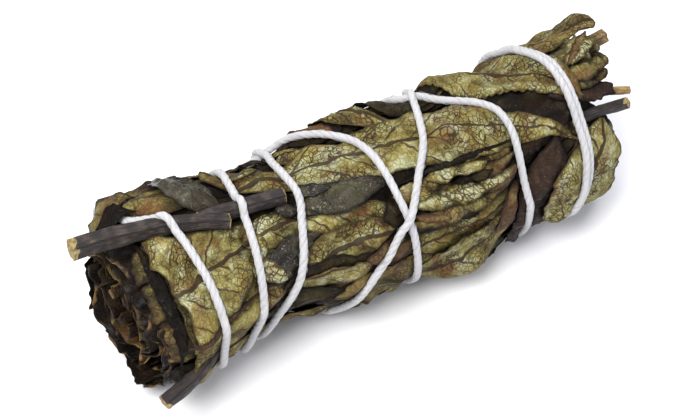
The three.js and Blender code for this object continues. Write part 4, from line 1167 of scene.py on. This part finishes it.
************
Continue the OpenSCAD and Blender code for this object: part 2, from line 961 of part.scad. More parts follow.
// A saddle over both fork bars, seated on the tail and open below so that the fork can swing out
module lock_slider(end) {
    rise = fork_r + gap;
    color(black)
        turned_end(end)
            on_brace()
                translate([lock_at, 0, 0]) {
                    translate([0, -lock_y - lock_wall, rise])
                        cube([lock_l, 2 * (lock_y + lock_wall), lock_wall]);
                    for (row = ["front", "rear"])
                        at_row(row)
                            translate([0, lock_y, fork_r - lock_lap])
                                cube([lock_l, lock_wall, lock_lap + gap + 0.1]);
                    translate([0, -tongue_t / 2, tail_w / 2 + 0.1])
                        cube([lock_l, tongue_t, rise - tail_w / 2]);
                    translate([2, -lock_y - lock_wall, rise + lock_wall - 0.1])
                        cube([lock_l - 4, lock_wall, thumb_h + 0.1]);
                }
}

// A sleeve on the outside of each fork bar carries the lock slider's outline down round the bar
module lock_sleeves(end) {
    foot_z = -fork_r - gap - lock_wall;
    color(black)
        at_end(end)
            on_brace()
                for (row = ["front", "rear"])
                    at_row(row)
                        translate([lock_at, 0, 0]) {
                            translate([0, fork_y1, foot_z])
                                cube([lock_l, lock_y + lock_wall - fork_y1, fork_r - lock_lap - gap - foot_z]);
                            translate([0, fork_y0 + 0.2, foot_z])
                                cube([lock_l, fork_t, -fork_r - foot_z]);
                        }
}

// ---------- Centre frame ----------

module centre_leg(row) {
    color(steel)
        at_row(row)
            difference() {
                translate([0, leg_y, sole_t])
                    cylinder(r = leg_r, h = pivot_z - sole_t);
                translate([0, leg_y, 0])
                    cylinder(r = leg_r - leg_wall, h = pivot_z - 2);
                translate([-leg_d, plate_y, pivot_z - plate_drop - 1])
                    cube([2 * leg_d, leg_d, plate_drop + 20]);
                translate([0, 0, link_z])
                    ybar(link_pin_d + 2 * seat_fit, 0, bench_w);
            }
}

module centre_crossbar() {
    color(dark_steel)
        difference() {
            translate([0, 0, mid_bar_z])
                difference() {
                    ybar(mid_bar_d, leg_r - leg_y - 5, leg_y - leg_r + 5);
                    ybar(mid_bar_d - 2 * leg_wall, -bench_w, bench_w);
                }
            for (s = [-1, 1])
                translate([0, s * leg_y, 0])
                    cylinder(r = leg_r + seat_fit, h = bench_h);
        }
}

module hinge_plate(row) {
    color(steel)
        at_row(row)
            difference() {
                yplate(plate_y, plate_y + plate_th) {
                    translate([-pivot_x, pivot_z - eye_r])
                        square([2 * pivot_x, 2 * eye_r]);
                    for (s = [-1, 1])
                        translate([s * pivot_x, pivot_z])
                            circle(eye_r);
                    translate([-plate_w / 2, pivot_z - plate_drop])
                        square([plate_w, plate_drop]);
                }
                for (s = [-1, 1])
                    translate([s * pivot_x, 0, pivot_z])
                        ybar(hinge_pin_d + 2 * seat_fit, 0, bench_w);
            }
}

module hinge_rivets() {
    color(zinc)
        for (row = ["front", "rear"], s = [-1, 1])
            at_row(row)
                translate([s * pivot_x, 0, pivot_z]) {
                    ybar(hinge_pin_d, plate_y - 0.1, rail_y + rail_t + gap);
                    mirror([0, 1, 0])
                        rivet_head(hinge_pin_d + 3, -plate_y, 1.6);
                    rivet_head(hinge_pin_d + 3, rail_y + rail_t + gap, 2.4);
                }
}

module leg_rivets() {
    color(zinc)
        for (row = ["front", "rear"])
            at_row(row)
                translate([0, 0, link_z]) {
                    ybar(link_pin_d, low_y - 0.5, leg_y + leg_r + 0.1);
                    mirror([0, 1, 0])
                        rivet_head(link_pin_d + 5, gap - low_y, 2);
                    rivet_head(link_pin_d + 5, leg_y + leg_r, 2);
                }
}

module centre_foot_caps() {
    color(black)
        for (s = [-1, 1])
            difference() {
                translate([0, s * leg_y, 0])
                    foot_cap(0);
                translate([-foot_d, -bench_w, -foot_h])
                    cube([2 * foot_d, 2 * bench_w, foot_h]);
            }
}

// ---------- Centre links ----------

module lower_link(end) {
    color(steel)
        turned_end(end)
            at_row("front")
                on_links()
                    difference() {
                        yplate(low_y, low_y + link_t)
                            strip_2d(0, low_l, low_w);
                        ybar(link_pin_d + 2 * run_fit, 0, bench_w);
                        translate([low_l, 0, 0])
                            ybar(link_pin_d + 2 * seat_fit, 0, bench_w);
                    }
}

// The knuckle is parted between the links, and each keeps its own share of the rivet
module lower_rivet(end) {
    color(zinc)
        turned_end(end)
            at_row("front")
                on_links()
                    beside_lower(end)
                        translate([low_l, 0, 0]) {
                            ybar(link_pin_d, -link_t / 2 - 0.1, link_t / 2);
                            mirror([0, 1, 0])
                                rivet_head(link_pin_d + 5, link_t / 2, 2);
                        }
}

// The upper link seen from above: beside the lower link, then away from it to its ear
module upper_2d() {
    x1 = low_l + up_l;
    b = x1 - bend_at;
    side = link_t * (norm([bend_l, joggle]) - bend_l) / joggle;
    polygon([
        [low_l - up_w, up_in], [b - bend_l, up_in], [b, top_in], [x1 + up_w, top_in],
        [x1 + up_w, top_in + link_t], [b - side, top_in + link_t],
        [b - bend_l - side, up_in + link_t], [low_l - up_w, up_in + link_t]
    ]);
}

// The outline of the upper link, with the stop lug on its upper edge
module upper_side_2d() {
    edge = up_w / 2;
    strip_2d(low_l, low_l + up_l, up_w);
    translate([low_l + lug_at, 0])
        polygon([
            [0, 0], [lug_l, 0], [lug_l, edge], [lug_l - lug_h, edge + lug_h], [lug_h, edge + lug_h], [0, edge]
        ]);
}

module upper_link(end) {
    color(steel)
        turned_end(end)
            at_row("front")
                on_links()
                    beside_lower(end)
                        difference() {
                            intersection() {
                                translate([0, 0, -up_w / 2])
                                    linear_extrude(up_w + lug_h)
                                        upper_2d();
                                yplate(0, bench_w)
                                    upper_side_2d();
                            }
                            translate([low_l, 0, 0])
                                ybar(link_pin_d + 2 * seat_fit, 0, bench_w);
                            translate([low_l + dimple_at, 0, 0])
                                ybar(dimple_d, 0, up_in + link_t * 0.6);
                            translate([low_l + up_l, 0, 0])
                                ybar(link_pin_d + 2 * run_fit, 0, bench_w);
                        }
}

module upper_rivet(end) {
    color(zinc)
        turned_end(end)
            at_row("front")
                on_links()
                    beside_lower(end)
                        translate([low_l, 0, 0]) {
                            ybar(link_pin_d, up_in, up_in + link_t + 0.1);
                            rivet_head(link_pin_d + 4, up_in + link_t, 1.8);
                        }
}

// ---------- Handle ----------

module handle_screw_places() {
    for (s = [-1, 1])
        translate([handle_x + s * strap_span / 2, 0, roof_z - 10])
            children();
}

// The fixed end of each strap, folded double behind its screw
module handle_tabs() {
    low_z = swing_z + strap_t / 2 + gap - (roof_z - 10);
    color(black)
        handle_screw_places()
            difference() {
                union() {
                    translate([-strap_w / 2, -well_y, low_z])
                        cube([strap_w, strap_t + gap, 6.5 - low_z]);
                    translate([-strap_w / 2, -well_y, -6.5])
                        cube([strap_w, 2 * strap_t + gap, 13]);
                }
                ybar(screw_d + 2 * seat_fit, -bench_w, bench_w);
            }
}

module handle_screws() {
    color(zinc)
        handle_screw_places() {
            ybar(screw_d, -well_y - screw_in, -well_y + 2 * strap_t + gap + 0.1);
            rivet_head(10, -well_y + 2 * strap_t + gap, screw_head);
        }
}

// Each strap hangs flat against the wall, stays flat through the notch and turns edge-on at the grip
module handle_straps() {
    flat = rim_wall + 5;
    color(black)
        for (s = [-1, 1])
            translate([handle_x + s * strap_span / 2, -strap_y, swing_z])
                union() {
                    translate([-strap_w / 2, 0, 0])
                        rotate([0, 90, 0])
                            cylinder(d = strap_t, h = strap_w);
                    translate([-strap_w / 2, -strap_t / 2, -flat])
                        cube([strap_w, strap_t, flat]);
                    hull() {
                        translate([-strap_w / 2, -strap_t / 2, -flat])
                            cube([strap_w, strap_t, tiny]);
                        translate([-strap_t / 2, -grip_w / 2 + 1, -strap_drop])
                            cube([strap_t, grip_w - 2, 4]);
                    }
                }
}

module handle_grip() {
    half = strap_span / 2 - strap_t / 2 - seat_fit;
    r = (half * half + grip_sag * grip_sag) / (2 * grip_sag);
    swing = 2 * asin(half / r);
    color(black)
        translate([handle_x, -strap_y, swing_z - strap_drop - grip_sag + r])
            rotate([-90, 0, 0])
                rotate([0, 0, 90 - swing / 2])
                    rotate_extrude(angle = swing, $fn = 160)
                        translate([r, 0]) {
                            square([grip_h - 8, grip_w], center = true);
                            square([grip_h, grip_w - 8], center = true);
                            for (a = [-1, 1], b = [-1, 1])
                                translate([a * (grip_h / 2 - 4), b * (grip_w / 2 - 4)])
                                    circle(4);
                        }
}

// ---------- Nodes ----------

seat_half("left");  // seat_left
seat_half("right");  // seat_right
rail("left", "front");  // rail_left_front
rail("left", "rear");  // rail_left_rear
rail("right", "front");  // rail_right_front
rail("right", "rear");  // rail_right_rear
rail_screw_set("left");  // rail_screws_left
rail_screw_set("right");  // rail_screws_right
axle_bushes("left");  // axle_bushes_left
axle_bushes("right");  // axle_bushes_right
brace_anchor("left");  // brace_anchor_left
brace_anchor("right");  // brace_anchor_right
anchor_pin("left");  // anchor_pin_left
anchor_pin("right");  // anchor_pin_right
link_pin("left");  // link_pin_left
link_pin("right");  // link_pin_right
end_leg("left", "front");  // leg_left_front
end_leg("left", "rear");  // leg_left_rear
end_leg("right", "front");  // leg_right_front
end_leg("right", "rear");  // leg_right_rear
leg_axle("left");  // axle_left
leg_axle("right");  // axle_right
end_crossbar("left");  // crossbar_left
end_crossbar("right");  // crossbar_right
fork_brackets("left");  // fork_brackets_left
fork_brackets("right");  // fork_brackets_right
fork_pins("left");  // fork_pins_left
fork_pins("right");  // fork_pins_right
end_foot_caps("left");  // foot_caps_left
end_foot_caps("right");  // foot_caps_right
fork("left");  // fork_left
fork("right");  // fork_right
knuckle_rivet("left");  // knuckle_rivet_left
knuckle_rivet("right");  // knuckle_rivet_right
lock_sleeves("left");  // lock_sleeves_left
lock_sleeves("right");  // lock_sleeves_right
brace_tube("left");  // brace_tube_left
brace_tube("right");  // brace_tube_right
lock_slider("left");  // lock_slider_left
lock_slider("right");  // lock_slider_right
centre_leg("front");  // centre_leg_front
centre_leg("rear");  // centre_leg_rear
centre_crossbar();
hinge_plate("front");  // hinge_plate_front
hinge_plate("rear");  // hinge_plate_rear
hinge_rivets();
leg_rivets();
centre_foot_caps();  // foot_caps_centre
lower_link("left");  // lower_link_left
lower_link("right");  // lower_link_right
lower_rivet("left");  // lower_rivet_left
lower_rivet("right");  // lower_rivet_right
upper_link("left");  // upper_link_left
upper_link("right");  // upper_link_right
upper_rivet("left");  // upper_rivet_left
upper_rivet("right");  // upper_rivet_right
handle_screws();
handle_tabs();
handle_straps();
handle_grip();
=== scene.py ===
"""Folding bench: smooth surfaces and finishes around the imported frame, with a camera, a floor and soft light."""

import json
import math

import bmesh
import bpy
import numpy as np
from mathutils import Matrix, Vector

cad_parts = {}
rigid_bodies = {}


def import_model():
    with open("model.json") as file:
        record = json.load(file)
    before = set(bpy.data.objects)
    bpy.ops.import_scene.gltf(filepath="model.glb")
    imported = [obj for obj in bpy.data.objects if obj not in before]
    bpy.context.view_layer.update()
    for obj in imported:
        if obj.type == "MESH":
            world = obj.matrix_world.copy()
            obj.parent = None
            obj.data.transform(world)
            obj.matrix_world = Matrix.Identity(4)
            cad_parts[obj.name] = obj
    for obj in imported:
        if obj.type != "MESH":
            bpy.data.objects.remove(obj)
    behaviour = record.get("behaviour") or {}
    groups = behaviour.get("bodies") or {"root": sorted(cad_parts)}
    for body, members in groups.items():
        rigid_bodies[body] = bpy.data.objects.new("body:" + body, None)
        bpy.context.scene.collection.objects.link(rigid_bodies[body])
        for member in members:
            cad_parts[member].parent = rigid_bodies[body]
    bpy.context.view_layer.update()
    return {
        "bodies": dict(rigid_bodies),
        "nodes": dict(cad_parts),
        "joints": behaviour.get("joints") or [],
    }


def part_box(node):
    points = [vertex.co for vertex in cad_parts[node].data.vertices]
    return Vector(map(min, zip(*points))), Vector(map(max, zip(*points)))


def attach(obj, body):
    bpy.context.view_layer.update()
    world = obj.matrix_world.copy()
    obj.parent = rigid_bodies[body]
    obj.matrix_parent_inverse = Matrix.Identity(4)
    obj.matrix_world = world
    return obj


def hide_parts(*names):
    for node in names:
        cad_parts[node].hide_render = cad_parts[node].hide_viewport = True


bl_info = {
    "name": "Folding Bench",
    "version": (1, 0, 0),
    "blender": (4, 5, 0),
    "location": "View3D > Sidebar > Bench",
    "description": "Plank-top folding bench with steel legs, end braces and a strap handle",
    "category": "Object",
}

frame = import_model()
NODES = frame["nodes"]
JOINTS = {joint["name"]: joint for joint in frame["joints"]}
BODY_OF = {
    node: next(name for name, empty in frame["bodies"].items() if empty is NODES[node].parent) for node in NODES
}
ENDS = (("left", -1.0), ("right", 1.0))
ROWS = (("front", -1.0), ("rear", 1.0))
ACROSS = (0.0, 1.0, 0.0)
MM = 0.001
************
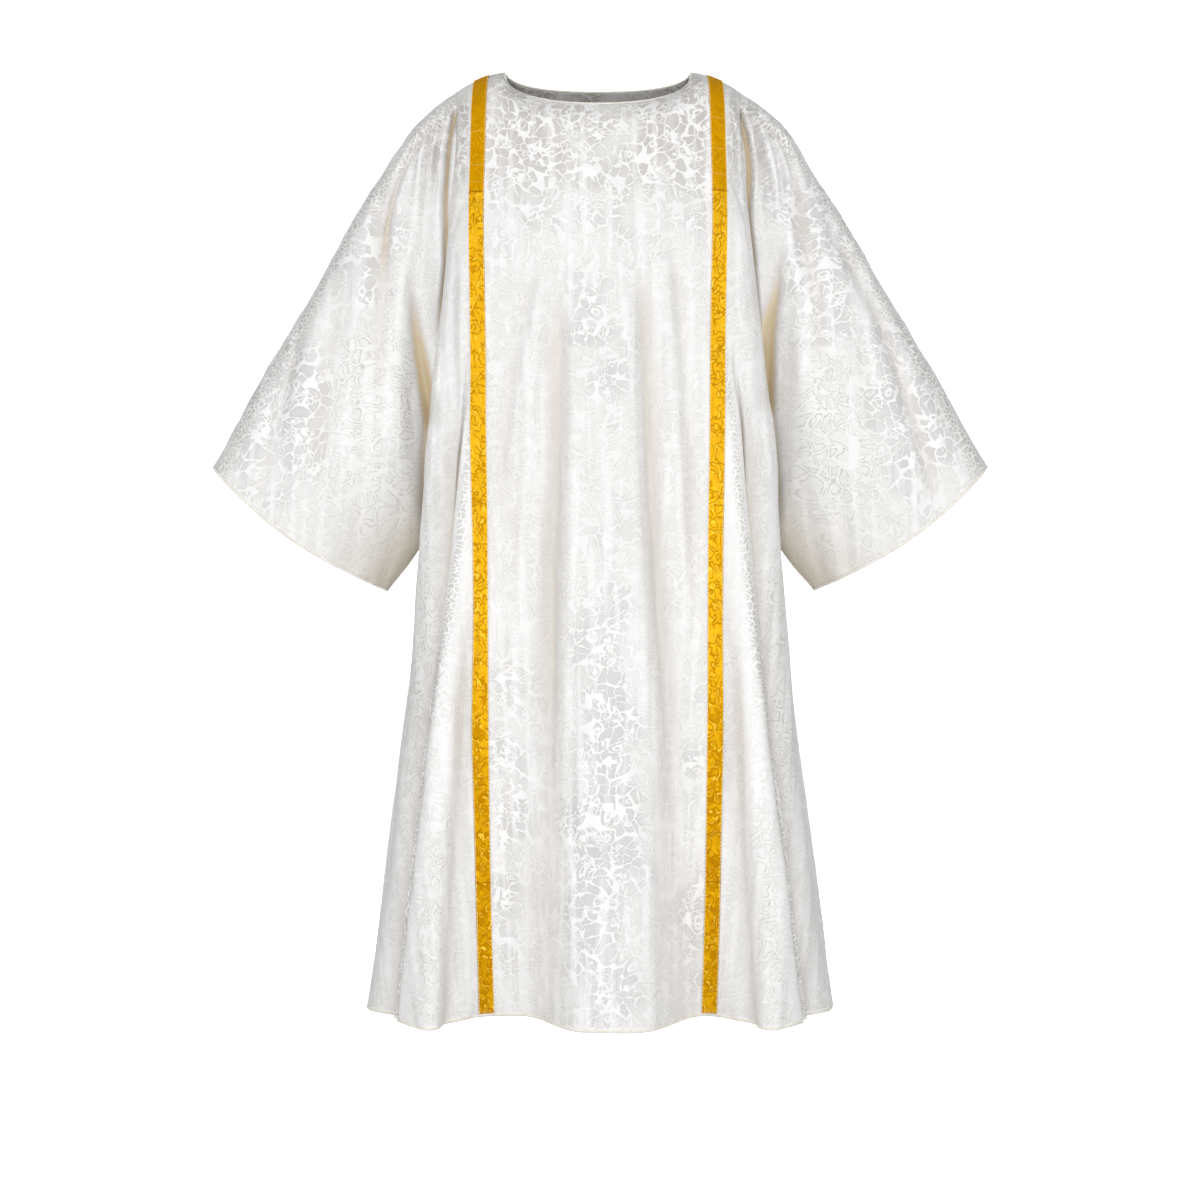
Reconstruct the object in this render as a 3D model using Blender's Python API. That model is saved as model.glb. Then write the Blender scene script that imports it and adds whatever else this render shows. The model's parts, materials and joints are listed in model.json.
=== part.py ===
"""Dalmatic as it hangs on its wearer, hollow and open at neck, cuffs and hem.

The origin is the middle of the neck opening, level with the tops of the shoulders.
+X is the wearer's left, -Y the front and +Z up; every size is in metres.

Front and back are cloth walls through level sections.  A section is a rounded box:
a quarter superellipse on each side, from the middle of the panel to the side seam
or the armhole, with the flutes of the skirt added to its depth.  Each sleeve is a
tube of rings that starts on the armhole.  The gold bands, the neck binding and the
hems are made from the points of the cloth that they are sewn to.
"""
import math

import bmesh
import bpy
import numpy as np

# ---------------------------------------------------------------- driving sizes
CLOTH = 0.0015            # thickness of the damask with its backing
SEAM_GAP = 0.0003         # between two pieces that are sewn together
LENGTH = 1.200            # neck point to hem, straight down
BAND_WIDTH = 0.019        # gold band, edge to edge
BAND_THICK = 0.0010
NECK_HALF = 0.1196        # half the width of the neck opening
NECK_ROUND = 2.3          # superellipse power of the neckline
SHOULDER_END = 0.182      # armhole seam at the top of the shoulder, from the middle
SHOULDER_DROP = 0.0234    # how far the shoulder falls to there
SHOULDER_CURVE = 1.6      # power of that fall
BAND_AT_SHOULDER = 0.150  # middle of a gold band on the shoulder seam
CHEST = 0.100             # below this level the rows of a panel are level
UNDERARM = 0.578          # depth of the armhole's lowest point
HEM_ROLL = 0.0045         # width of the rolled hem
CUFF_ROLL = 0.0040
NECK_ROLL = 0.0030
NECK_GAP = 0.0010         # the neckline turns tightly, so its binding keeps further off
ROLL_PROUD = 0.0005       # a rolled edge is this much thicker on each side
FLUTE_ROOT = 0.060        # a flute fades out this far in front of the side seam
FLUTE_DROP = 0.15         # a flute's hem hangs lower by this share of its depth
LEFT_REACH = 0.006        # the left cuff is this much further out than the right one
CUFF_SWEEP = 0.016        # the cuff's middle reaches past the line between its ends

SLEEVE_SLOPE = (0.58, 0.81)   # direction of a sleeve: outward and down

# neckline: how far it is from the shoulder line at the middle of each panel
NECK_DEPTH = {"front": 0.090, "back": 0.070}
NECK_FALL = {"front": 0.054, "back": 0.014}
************
Identify each line of the material where the word "members" shows up, and copy it.

    for body, members in groups.items():
        for member in members:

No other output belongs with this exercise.